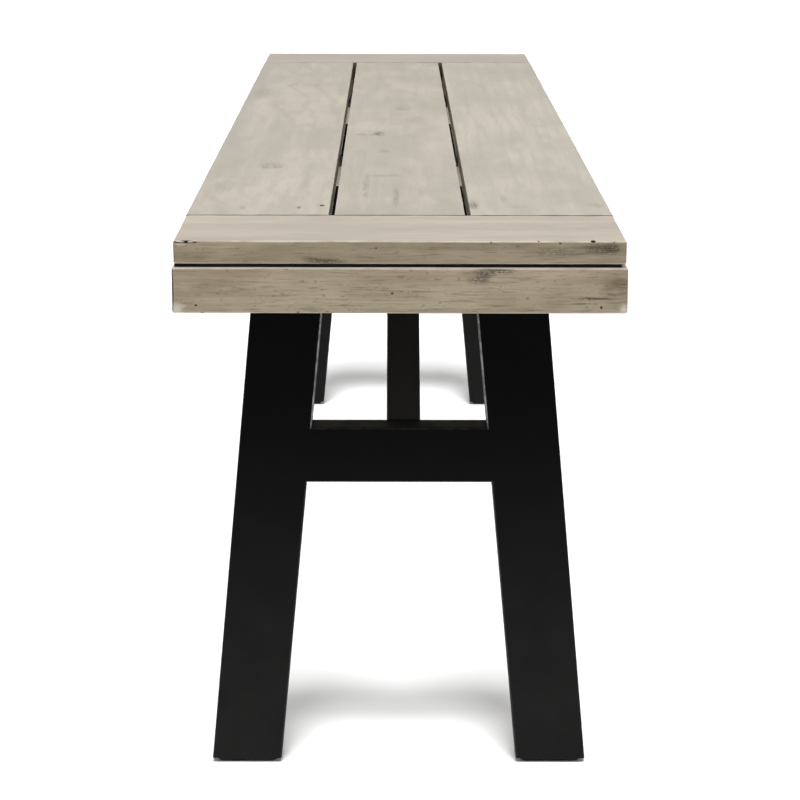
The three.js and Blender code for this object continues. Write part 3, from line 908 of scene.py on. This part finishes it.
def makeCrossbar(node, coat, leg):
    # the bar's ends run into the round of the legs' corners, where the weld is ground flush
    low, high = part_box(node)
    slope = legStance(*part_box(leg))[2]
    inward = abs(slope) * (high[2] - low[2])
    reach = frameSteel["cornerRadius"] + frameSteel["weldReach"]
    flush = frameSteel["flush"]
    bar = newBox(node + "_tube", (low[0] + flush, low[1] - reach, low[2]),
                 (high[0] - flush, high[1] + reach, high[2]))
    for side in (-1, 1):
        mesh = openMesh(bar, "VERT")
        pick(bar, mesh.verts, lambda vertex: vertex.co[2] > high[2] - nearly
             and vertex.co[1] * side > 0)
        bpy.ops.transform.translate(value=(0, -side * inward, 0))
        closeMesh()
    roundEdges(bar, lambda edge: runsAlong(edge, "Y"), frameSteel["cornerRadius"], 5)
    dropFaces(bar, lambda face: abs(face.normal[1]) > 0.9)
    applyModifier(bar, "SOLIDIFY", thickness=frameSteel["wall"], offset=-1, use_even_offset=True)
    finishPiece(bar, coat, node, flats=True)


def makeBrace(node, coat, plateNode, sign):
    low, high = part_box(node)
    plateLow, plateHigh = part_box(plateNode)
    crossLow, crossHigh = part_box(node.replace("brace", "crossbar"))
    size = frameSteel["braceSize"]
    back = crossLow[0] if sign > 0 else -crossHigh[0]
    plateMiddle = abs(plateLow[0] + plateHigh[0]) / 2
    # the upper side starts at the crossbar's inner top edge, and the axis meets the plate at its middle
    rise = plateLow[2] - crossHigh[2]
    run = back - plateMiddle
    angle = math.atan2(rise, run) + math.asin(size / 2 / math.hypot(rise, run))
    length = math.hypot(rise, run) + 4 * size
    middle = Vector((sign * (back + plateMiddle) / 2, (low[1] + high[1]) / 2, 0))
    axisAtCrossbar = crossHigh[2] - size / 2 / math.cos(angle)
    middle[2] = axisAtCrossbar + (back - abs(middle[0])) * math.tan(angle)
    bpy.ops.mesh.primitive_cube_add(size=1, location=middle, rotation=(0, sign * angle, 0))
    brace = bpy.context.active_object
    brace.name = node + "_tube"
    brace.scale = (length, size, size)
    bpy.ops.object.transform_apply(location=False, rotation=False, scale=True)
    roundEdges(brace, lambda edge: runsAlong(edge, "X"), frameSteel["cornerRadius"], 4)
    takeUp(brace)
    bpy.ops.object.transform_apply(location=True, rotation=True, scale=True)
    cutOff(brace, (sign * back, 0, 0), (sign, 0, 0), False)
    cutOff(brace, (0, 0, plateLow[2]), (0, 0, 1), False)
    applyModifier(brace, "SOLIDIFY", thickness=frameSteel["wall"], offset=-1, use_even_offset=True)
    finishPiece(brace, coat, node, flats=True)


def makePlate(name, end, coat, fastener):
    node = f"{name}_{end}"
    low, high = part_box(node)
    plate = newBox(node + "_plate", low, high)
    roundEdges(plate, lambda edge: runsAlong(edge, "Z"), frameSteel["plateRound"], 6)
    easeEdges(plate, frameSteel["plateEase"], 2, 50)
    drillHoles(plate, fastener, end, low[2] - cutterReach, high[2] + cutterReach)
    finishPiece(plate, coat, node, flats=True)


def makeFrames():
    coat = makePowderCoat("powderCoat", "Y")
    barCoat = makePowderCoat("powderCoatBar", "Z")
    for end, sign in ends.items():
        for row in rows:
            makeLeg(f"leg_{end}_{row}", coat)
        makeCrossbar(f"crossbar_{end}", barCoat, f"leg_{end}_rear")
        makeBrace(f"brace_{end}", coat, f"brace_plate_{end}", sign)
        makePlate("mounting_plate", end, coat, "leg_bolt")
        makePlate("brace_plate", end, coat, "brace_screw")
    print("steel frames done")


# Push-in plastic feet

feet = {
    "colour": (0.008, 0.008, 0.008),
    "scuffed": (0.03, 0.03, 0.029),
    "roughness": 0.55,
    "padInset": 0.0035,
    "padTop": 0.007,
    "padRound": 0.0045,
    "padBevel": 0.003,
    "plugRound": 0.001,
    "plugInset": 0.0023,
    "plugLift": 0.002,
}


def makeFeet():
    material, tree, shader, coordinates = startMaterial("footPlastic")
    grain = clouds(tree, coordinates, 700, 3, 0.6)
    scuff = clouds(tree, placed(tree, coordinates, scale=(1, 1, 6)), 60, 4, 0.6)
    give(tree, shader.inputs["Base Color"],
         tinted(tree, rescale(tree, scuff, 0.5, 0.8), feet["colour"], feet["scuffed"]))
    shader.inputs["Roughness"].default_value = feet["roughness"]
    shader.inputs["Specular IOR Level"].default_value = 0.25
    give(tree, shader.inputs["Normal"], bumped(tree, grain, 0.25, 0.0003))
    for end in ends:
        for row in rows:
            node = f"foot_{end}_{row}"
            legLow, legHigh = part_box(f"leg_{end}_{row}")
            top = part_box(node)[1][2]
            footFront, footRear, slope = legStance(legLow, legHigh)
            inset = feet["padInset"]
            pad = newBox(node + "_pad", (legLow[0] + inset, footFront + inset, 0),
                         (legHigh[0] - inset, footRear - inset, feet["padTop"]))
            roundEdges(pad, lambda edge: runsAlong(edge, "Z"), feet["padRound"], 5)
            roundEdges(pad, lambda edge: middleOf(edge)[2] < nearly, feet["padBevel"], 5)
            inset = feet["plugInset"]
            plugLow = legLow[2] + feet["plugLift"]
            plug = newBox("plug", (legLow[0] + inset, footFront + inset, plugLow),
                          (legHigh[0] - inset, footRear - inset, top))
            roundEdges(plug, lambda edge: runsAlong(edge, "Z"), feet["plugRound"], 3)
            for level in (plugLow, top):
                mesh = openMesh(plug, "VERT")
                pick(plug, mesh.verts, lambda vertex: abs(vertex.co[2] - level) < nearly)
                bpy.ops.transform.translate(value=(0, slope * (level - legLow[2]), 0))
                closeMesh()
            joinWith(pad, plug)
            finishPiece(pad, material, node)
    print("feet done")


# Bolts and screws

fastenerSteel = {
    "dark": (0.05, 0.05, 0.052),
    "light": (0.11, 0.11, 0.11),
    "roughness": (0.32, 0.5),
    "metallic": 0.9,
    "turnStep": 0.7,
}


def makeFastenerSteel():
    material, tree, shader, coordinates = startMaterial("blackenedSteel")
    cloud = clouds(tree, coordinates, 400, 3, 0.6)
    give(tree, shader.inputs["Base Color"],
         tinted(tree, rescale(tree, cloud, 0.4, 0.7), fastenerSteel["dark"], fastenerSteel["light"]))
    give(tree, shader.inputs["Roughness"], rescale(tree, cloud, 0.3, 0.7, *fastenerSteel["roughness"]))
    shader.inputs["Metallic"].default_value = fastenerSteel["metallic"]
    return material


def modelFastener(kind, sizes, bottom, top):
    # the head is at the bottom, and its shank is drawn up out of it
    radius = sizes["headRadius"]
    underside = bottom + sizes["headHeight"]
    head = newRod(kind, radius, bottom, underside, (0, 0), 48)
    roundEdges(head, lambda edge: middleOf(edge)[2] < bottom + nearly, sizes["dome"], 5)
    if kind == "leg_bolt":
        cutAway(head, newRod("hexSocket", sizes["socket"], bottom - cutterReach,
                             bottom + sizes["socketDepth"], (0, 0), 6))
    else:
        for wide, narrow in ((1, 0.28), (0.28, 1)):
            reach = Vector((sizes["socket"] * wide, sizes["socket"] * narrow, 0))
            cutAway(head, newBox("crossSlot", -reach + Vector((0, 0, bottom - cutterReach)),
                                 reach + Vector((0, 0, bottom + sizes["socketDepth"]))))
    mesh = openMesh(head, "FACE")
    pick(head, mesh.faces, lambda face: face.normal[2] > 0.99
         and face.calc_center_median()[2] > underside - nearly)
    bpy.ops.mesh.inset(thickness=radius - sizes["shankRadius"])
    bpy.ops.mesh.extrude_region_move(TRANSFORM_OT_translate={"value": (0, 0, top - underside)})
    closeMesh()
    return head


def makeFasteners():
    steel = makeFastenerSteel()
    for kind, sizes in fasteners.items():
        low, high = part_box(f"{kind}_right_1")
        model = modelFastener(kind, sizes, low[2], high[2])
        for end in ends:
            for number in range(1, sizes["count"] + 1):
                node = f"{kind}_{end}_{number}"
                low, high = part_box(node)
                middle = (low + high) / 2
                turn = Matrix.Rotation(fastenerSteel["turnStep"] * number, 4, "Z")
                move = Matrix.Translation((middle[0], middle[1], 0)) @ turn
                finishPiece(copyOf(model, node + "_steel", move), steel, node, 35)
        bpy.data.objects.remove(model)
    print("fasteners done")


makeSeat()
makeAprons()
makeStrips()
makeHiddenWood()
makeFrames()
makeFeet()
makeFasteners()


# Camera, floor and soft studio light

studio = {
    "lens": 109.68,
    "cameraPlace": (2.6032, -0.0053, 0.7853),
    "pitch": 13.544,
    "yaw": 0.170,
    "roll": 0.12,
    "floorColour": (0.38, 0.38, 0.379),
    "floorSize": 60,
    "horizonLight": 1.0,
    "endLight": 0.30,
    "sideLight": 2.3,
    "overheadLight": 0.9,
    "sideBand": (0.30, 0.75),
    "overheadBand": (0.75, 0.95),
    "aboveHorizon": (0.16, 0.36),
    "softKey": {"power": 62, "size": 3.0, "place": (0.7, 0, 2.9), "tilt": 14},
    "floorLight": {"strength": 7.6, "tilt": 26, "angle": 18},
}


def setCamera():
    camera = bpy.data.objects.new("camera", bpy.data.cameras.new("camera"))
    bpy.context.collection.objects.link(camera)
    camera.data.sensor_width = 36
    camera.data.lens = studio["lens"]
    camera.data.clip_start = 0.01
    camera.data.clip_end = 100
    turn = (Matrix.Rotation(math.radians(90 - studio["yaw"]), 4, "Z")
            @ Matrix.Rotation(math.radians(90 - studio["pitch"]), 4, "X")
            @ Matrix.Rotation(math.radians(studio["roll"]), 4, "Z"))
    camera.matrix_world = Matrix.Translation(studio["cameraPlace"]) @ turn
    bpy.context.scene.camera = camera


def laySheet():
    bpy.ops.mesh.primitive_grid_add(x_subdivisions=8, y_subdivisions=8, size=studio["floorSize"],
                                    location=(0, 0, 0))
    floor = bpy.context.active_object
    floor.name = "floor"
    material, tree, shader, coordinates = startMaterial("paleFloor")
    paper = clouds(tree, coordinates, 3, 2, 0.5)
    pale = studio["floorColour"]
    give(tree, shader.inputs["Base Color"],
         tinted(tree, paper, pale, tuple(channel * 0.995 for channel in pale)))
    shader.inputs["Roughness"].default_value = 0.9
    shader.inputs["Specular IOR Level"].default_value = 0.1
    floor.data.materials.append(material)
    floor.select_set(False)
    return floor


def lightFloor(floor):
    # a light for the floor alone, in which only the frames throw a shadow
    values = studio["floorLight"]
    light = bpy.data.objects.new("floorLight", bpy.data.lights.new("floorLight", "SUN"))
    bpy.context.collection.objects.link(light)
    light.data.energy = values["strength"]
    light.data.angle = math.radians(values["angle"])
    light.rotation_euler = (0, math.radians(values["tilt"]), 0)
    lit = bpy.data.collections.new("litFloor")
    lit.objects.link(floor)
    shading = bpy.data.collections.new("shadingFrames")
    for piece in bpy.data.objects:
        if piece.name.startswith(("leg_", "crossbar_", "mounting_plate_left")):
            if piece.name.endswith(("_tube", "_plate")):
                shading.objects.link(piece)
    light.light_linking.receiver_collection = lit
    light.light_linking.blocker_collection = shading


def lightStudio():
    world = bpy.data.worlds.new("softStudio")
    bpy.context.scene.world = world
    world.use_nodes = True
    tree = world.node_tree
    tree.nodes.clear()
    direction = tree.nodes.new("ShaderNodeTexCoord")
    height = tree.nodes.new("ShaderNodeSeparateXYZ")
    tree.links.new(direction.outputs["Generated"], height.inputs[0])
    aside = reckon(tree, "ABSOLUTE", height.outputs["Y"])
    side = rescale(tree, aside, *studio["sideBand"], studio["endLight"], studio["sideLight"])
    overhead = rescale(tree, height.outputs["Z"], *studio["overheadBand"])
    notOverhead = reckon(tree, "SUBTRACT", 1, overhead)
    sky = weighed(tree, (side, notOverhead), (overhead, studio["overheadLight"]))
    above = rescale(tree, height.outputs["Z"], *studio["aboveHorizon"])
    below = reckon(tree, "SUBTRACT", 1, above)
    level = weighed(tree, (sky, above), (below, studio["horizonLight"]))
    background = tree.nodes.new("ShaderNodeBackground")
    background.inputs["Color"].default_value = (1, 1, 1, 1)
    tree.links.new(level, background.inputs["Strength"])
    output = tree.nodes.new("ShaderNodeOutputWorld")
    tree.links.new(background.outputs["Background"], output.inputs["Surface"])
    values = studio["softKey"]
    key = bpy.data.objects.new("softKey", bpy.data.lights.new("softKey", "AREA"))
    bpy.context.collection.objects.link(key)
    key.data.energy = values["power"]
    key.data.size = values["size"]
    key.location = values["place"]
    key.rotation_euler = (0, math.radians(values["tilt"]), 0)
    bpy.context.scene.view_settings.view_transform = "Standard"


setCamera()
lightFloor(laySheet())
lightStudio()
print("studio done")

# [REQUIRED TASK]
Nothing beyond the required lines should be retyped: start with the line that contains "top = part_box(node)[1][2]" and finish with the line that contains "return material".

# [OUTPUT FOR THIS EXERCISE]
            top = part_box(node)[1][2]
            footFront, footRear, slope = legStance(legLow, legHigh)
            inset = feet["padInset"]
            pad = newBox(node + "_pad", (legLow[0] + inset, footFront + inset, 0),
                         (legHigh[0] - inset, footRear - inset, feet["padTop"]))
            roundEdges(pad, lambda edge: runsAlong(edge, "Z"), feet["padRound"], 5)
            roundEdges(pad, lambda edge: middleOf(edge)[2] < nearly, feet["padBevel"], 5)
            inset = feet["plugInset"]
            plugLow = legLow[2] + feet["plugLift"]
            plug = newBox("plug", (legLow[0] + inset, footFront + inset, plugLow),
                          (legHigh[0] - inset, footRear - inset, top))
            roundEdges(plug, lambda edge: runsAlong(edge, "Z"), feet["plugRound"], 3)
            for level in (plugLow, top):
                mesh = openMesh(plug, "VERT")
                pick(plug, mesh.verts, lambda vertex: abs(vertex.co[2] - level) < nearly)
                bpy.ops.transform.translate(value=(0, slope * (level - legLow[2]), 0))
                closeMesh()
            joinWith(pad, plug)
            finishPiece(pad, material, node)
    print("feet done")


# Bolts and screws

fastenerSteel = {
    "dark": (0.05, 0.05, 0.052),
    "light": (0.11, 0.11, 0.11),
    "roughness": (0.32, 0.5),
    "metallic": 0.9,
    "turnStep": 0.7,
}


def makeFastenerSteel():
    material, tree, shader, coordinates = startMaterial("blackenedSteel")
    cloud = clouds(tree, coordinates, 400, 3, 0.6)
    give(tree, shader.inputs["Base Color"],
         tinted(tree, rescale(tree, cloud, 0.4, 0.7), fastenerSteel["dark"], fastenerSteel["light"]))
    give(tree, shader.inputs["Roughness"], rescale(tree, cloud, 0.3, 0.7, *fastenerSteel["roughness"]))
    shader.inputs["Metallic"].default_value = fastenerSteel["metallic"]
    return material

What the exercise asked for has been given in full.